This season has been quite the rollercoaster for me, considering I never thought in a thousand years that I would bare witness to the team I root for taking a commanding 3-1 lead in the World Series. Clearly, the dominance of Cole Hamels, tonight’s game five starter, has loomed large in the team reaching this juncture, but the work of their relief corps has been outstanding, and is another reason why they find themselves in a series-clinching game tonight. The bullpen of the Phillies was extremely solid all season long, posting one of the lowest ERAs in baseball while simultaneously producing one of the best FIPs. And, as mentioned last week, they threw the lowest percentage of fastballs of any bullpen in baseball, relying almost equally on offspeed pitches.
Against the Brewers, in the NLDS, Ryan Madson, Brad Lidge, Chad Durbrin, JC Romero, Scott Eyre, and Clay Condrey allowed four earned runs in 10 innings of work. The sextet walked just three batters while striking out nine. The 3.60 ERA and 3.00 K/BB were both impressive, but they did allow 13 hits, as Durbin and Eyre combined to give up 6 hits in 1.2 innings. The big three of Lidge, Madson, and Romero, however, combined for: 7.1 IP, 6 H, 2 ER, 1 BB, 6 K.
The Phillies won the series three games to one and moved onto play the Dodgers. JA Happ joined the previously mentioned six relievers in dominating the opposition, as the bullpen allowed just two earned runs in 18.2 innings of work. All told, their numbers were: 18.2 IP, 13 H, 2 ER, 12 BB, 17 K. The walks and strikeouts could be much better, but next to nobody scored in their appearances, as they produced an ERA below 1.00. The big three scattered six hits over 11.2 innings, walking six and striking out 13, all while stranding every baserunner that reached. Through the first two series tiers, the Phillies bullpen had posted the following numbers: 28.2 IP, 26 H, 6 ER, 15 BB, 26 K.
They then moved onto the World Series, to take on the Rays, who themselves had an extremely solid bullpen in the regular season. They had not been as stellar in the DS and CS, but had balance and depth that most other teams lacked. While they have faltered to some degree through four World Series games, the Phillies relievers have continued to flourish. Happ and Condrey have not seen action, but Lidge, Madson, Romero, Eyre, and Durbin have combined for 8.2 innings in which only one earned run has scored. Only two Rays batters have recorded hits off of this quintet, who suddenly stopped walking hitters. All told, they have walked one batter while striking out 12.

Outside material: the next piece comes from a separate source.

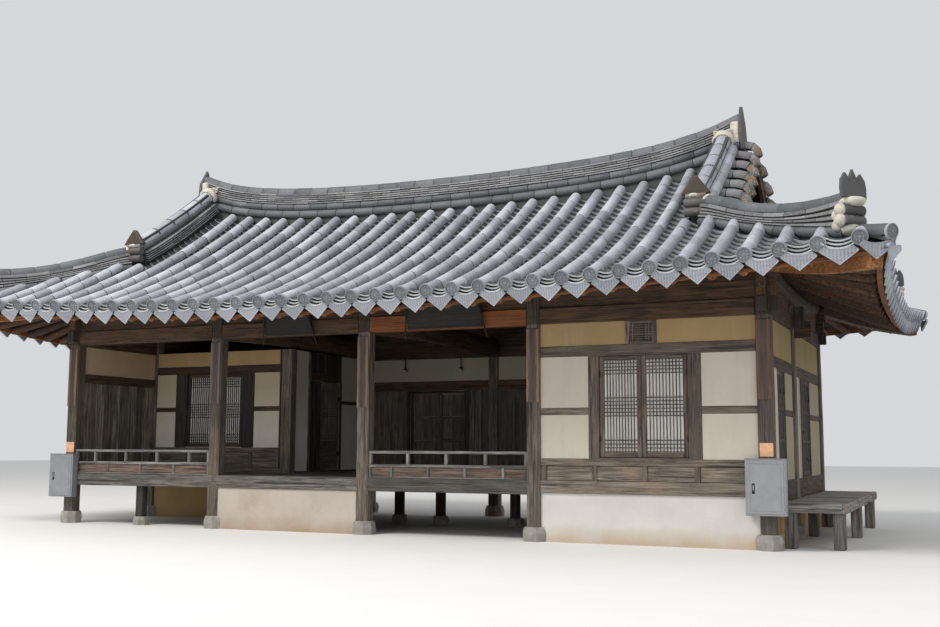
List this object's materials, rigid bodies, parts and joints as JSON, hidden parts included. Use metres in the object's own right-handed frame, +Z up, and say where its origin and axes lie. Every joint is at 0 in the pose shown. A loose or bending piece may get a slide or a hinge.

In the Division Series, the Phillies had decent K/BB numbers, but their ERA was higher than they would have liked. In the Championship Series, they drastically reduced the ERA, but their K/BB numbers got much worse. In the World Series, so far, they have put everything together, coupling a Bob Gibson-esque ERA with a Pedro Martinez circa 1999-2000 K/BB ratio. Having confidence in a bullpen can reduce the stress on a manager to make the decision of whether or not to keep a starter in the game, and the Phillies bullpen has done everything possible to earn this confidence. Will they all be this good next season? Who knows, but what is certainly clear is that if they can sustain their performances for at least one more game, they could end their season on the highest of high notes.